Unending media circus: Reporters and social media streamers have clogged Nancy Guthrie’s neighborhood to the point that Pima County officials just widened the no-parking zone around her house, per the Associated Press. One neighbor said she keeps her doors closed to avoid hearing TV newscasters, and she won’t sit in her backyard because of all the drones flying overhead.
Support a local news outlet that avoids media circuses. Click this button and we’ll keep covering the city council instead.
Don’t want to hear it: Teachers at two charter schools in Tucson, City High and Paulo Freire Freedom School, are trying to form a union and they say the governing board won’t let them speak at meetings, the Arizona Luminaria’s Shannon Conner reports. Instead, the board hired a law firm that specializes in thwarting unions.
Naked confusion: Some local voters aren’t happy with the single-envelope ballots being used for the RTA Next election, KGUN’s Alex Dowd reports. They’re worried about exposing personal information, like their signature, on the outside of the envelope.

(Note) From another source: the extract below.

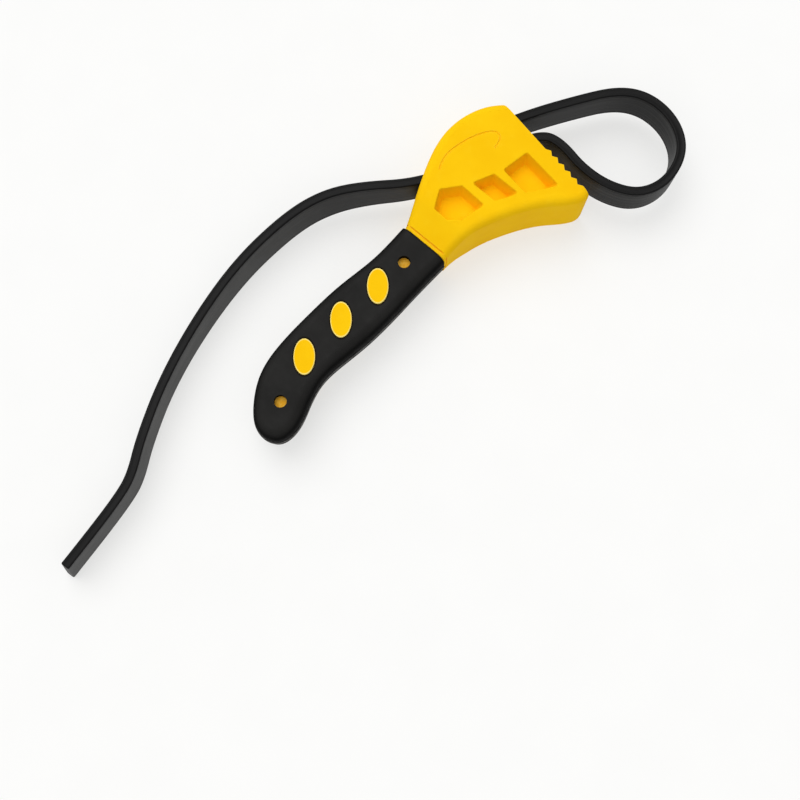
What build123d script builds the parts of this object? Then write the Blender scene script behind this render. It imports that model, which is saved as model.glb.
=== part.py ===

Pima County Recorder Gabriella Cázares-Kelly says the single-envelope system cuts down on “naked ballots,” when voters mistakenly return ballots without any identifying information on them, which happened more than 700 times in the last election.

We spotted our first statewide candidate using the deeply unpopular Project Blue data centers to gin up votes in the 2026 election.
Democrat Clara Pratte, who is running for a seat on the Arizona Corporation Commission, started texting Tucsonans this week to ask them to to sign her petition to get on the ballot.

Pratte isn’t a local, so props for someone from Flagstaff knowing Tucson well enough to know this is one Corporation Commission issue locals actually care about.
1 Because of the complicated nature of how revenue from tickets goes to different agencies, the city did not get a big chunk of the red-light camera money the last time around.